Now let us see how all this bears on the truth of the Copernican system. Newton proved—and I may add that the improved methods of mathematics which have been adopted since his day make the proofs more simple and easy—that if any body moves in an ellipse, or indeed, in one of the other conic sections, the law of force, tending to the focus, is that of the inverse square of the distance.[26] Conversely, he proved that a body under the action of a central force, varying in intensity as the inverse square of the distance, will move in a conic section.

Then if the Moon moved in an ellipse, as it was easy to perceive that she did, and if her motion corresponded precisely with what it would be on the theory of universal gravitation; if also, as seemed evident, the planets revolved in ellipses, then the inference that the law of gravitation, as stated by Newton, was true became irresistible; not susceptible, as before stated, of direct and absolute proof, but established conclusively by a sound and legitimate induction.

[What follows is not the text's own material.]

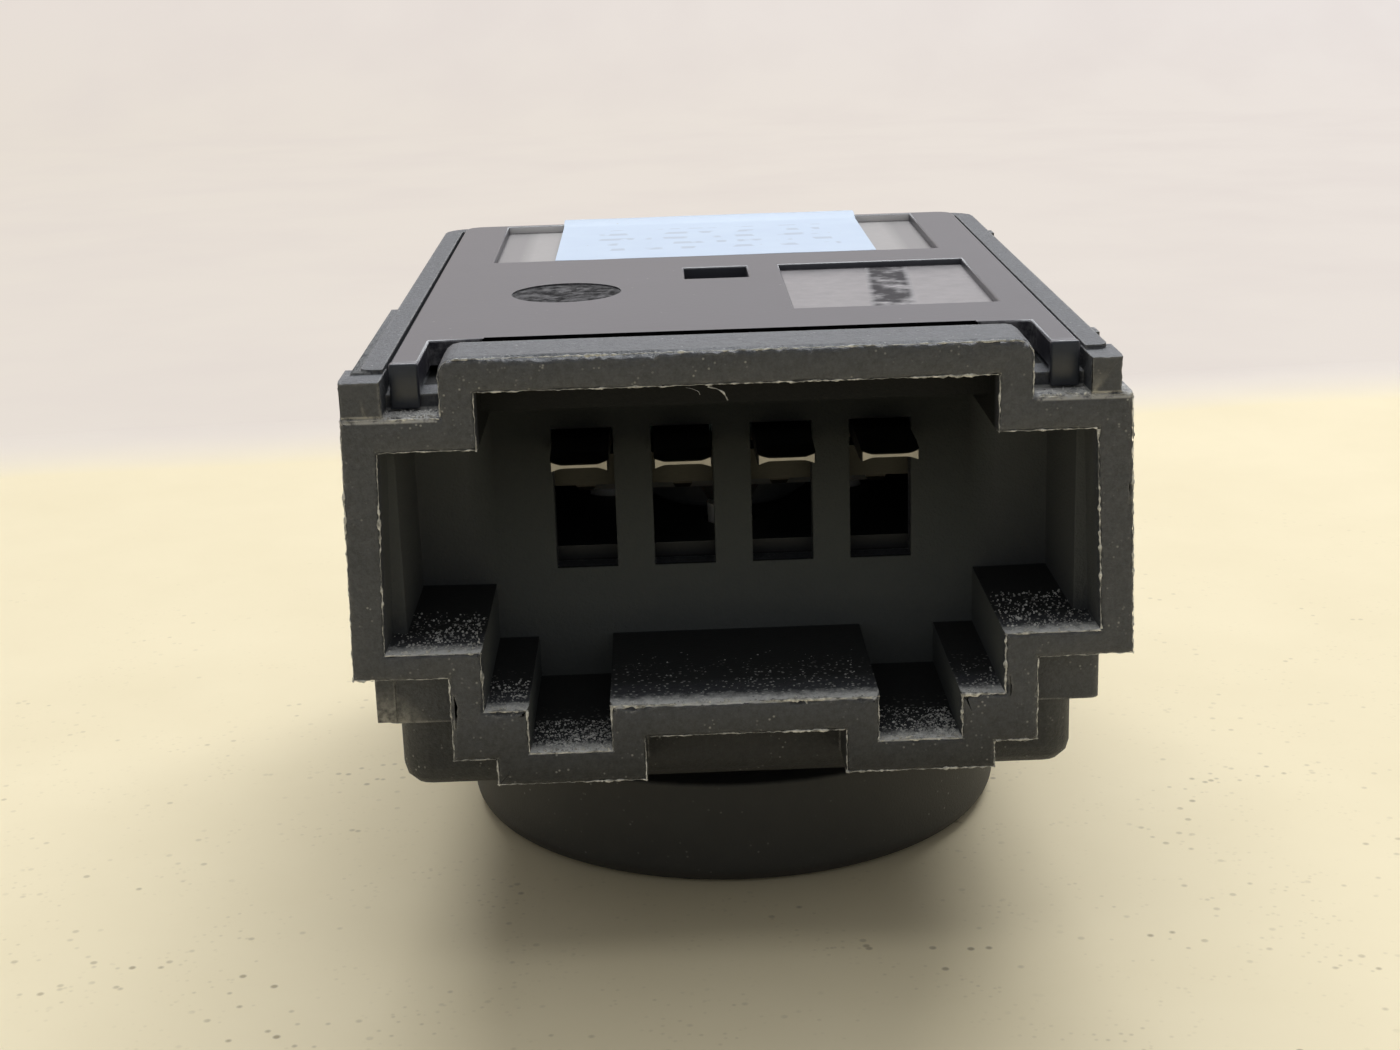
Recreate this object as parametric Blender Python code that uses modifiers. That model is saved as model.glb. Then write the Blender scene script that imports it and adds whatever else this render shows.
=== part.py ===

What I have just stated shows that Kepler’s first law corresponds with Newton’s discovery; but the same is true of the two other laws. It would of course be out of place here to go minutely into all the evidence which can be gathered in support of the doctrine of universal gravitation. I may briefly state that all of Kepler’s laws are simply explicable by that hypothesis, and that the evidence derives additional confirmation from the following curious fact: observation shows that Kepler’s laws, though approximately true, are not strictly and accurately so; if the planets were mere particles revolving round the Sun, they would then be quite rigidly true, but the planets have a certain mass (though very small compared to the Sun) and so do in some measure attract the Sun as well as being attracted by him, and they, moreover, exercise a disturbing influence on each other. These perturbations, however, have been calculated, and the result is that they agree with what ought reasonably to be expected, supposing the theory of universal gravitation to be true. This confirmatory proof has been acquired, I need not add, since the time of Newton by the labours of astronomers, Laplace and others, who have succeeded him, and who have had the advantage of that more manageable method of mathematical calculation to which I have just alluded.